___ Data provided

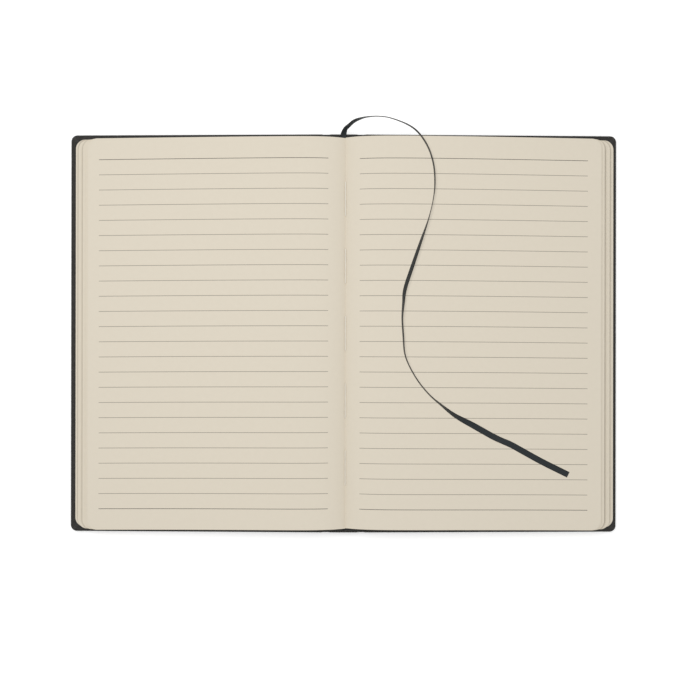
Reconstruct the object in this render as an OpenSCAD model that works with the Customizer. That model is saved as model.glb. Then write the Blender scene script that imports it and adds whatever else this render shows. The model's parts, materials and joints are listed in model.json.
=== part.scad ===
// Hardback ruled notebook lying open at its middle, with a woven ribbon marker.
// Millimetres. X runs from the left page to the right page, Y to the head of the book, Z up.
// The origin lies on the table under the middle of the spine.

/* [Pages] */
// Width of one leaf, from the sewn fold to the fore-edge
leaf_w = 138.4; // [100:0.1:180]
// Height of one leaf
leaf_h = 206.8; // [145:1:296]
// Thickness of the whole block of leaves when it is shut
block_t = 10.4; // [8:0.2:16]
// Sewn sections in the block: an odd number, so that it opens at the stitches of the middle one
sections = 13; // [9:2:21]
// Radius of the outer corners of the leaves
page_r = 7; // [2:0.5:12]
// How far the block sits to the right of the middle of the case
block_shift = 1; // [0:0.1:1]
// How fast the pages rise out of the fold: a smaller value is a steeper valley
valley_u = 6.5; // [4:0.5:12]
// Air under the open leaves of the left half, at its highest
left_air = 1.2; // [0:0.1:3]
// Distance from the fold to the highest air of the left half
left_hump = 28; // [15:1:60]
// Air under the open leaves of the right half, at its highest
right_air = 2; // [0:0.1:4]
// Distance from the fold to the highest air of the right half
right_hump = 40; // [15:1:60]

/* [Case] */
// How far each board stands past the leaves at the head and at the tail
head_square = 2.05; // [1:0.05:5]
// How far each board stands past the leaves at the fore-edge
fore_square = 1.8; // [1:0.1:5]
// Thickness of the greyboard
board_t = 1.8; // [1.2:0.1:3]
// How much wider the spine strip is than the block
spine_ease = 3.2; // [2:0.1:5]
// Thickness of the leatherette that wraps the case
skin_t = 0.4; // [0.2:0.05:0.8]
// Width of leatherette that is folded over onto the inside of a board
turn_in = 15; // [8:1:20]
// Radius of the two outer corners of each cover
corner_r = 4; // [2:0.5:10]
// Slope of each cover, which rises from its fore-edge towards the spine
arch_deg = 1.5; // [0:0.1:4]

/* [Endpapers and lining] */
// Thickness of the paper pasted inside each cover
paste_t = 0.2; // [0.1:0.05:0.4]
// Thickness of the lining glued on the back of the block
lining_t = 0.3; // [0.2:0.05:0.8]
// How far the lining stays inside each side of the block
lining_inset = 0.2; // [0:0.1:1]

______

What this task involves: Scan the material line by line and report each one that contains "with".

Solution to this problem:
Reconstruct the object in this render as an OpenSCAD model that works with the Customizer. That model is saved as model.glb. Then write the Blender scene script that imports it and adds whatever else this render shows. The model's parts, materials and joints are listed in model.json.
// Hardback ruled notebook lying open at its middle, with a woven ribbon marker.